- **Material**
┌──

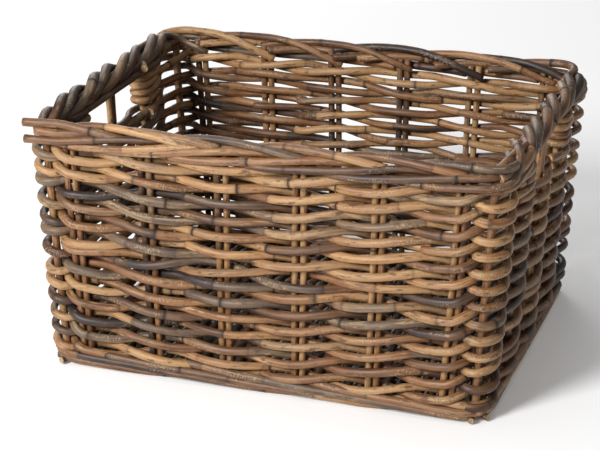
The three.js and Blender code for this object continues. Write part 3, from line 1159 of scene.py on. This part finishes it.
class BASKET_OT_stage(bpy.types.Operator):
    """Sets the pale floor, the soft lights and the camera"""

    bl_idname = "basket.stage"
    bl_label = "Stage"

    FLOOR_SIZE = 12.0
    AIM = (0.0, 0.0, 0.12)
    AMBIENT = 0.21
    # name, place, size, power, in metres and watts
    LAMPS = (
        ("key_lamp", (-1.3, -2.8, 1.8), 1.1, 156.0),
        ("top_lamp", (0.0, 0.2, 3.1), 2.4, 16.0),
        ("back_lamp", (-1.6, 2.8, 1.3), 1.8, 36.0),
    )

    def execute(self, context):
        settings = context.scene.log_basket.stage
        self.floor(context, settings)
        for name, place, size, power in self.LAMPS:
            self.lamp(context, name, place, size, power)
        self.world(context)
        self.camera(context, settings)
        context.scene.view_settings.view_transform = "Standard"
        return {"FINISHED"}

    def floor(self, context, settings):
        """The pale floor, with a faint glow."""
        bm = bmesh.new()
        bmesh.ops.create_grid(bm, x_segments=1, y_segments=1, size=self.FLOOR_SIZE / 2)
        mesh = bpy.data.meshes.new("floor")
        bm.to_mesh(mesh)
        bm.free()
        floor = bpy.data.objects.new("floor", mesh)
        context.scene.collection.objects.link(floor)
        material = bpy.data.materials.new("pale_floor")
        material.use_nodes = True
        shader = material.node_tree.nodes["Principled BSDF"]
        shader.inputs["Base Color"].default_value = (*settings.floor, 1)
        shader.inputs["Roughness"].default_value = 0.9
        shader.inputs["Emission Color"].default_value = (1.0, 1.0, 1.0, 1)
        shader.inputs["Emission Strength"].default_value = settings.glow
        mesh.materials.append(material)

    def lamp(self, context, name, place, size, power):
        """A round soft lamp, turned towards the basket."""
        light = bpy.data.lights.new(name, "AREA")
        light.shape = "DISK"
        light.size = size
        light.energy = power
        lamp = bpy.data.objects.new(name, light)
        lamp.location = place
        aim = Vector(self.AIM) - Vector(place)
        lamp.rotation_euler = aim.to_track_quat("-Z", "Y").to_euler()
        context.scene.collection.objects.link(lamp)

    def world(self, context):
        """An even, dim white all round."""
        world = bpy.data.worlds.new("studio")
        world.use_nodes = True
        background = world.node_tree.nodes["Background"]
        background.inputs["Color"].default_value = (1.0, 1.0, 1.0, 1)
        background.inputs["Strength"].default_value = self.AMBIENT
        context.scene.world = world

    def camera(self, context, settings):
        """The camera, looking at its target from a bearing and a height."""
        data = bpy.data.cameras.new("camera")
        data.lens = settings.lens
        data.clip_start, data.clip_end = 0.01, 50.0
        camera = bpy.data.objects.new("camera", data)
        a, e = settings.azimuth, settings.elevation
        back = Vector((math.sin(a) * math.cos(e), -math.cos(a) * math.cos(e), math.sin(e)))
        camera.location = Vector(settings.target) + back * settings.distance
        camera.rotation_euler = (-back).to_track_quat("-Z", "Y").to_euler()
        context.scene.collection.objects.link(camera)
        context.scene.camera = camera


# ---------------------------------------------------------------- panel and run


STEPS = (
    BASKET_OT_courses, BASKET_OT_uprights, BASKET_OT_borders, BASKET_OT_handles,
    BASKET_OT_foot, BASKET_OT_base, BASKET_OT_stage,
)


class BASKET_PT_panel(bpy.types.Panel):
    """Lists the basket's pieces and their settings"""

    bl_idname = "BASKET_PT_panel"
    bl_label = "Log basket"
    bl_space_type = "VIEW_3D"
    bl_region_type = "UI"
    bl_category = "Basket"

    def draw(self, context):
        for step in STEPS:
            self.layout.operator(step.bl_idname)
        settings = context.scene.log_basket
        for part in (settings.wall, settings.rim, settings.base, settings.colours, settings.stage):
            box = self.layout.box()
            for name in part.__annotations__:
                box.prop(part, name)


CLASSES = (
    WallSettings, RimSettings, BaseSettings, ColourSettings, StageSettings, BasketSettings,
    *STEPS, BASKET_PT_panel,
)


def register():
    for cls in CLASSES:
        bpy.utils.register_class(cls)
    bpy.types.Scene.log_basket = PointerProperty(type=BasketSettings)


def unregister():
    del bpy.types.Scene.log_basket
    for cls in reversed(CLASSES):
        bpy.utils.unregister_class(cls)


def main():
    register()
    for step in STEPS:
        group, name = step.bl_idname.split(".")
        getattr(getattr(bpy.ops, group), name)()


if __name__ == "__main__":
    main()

└──

- **Job**
Write out the whole listing exactly.

- **Written answer**
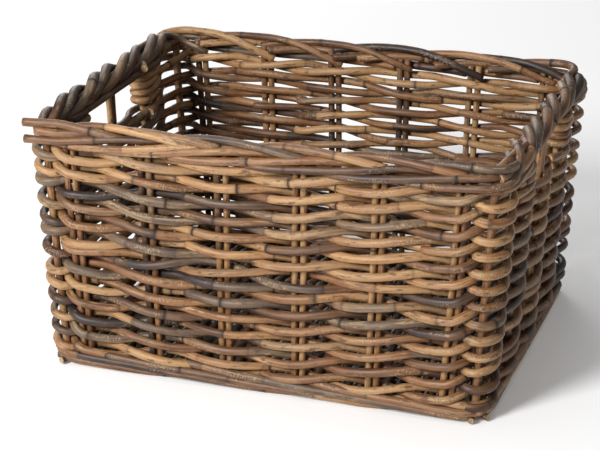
The three.js and Blender code for this object continues. Write part 3, from line 1159 of scene.py on. This part finishes it.
class BASKET_OT_stage(bpy.types.Operator):
    """Sets the pale floor, the soft lights and the camera"""

    bl_idname = "basket.stage"
    bl_label = "Stage"

    FLOOR_SIZE = 12.0
    AIM = (0.0, 0.0, 0.12)
    AMBIENT = 0.21
    # name, place, size, power, in metres and watts
    LAMPS = (
        ("key_lamp", (-1.3, -2.8, 1.8), 1.1, 156.0),
        ("top_lamp", (0.0, 0.2, 3.1), 2.4, 16.0),
        ("back_lamp", (-1.6, 2.8, 1.3), 1.8, 36.0),
    )

    def execute(self, context):
        settings = context.scene.log_basket.stage
        self.floor(context, settings)
        for name, place, size, power in self.LAMPS:
            self.lamp(context, name, place, size, power)
        self.world(context)
        self.camera(context, settings)
        context.scene.view_settings.view_transform = "Standard"
        return {"FINISHED"}

    def floor(self, context, settings):
        """The pale floor, with a faint glow."""
        bm = bmesh.new()
        bmesh.ops.create_grid(bm, x_segments=1, y_segments=1, size=self.FLOOR_SIZE / 2)
        mesh = bpy.data.meshes.new("floor")
        bm.to_mesh(mesh)
        bm.free()
        floor = bpy.data.objects.new("floor", mesh)
        context.scene.collection.objects.link(floor)
        material = bpy.data.materials.new("pale_floor")
        material.use_nodes = True
        shader = material.node_tree.nodes["Principled BSDF"]
        shader.inputs["Base Color"].default_value = (*settings.floor, 1)
        shader.inputs["Roughness"].default_value = 0.9
        shader.inputs["Emission Color"].default_value = (1.0, 1.0, 1.0, 1)
        shader.inputs["Emission Strength"].default_value = settings.glow
        mesh.materials.append(material)

    def lamp(self, context, name, place, size, power):
        """A round soft lamp, turned towards the basket."""
        light = bpy.data.lights.new(name, "AREA")
        light.shape = "DISK"
        light.size = size
        light.energy = power
        lamp = bpy.data.objects.new(name, light)
        lamp.location = place
        aim = Vector(self.AIM) - Vector(place)
        lamp.rotation_euler = aim.to_track_quat("-Z", "Y").to_euler()
        context.scene.collection.objects.link(lamp)

    def world(self, context):
        """An even, dim white all round."""
        world = bpy.data.worlds.new("studio")
        world.use_nodes = True
        background = world.node_tree.nodes["Background"]
        background.inputs["Color"].default_value = (1.0, 1.0, 1.0, 1)
        background.inputs["Strength"].default_value = self.AMBIENT
        context.scene.world = world

    def camera(self, context, settings):
        """The camera, looking at its target from a bearing and a height."""
        data = bpy.data.cameras.new("camera")
        data.lens = settings.lens
        data.clip_start, data.clip_end = 0.01, 50.0
        camera = bpy.data.objects.new("camera", data)
        a, e = settings.azimuth, settings.elevation
        back = Vector((math.sin(a) * math.cos(e), -math.cos(a) * math.cos(e), math.sin(e)))
        camera.location = Vector(settings.target) + back * settings.distance
        camera.rotation_euler = (-back).to_track_quat("-Z", "Y").to_euler()
        context.scene.collection.objects.link(camera)
        context.scene.camera = camera


# ---------------------------------------------------------------- panel and run


STEPS = (
    BASKET_OT_courses, BASKET_OT_uprights, BASKET_OT_borders, BASKET_OT_handles,
    BASKET_OT_foot, BASKET_OT_base, BASKET_OT_stage,
)


class BASKET_PT_panel(bpy.types.Panel):
    """Lists the basket's pieces and their settings"""

    bl_idname = "BASKET_PT_panel"
    bl_label = "Log basket"
    bl_space_type = "VIEW_3D"
    bl_region_type = "UI"
    bl_category = "Basket"

    def draw(self, context):
        for step in STEPS:
            self.layout.operator(step.bl_idname)
        settings = context.scene.log_basket
        for part in (settings.wall, settings.rim, settings.base, settings.colours, settings.stage):
            box = self.layout.box()
            for name in part.__annotations__:
                box.prop(part, name)


CLASSES = (
    WallSettings, RimSettings, BaseSettings, ColourSettings, StageSettings, BasketSettings,
    *STEPS, BASKET_PT_panel,
)


def register():
    for cls in CLASSES:
        bpy.utils.register_class(cls)
    bpy.types.Scene.log_basket = PointerProperty(type=BasketSettings)


def unregister():
    del bpy.types.Scene.log_basket
    for cls in reversed(CLASSES):
        bpy.utils.unregister_class(cls)


def main():
    register()
    for step in STEPS:
        group, name = step.bl_idname.split(".")
        getattr(getattr(bpy.ops, group), name)()


if __name__ == "__main__":
    main()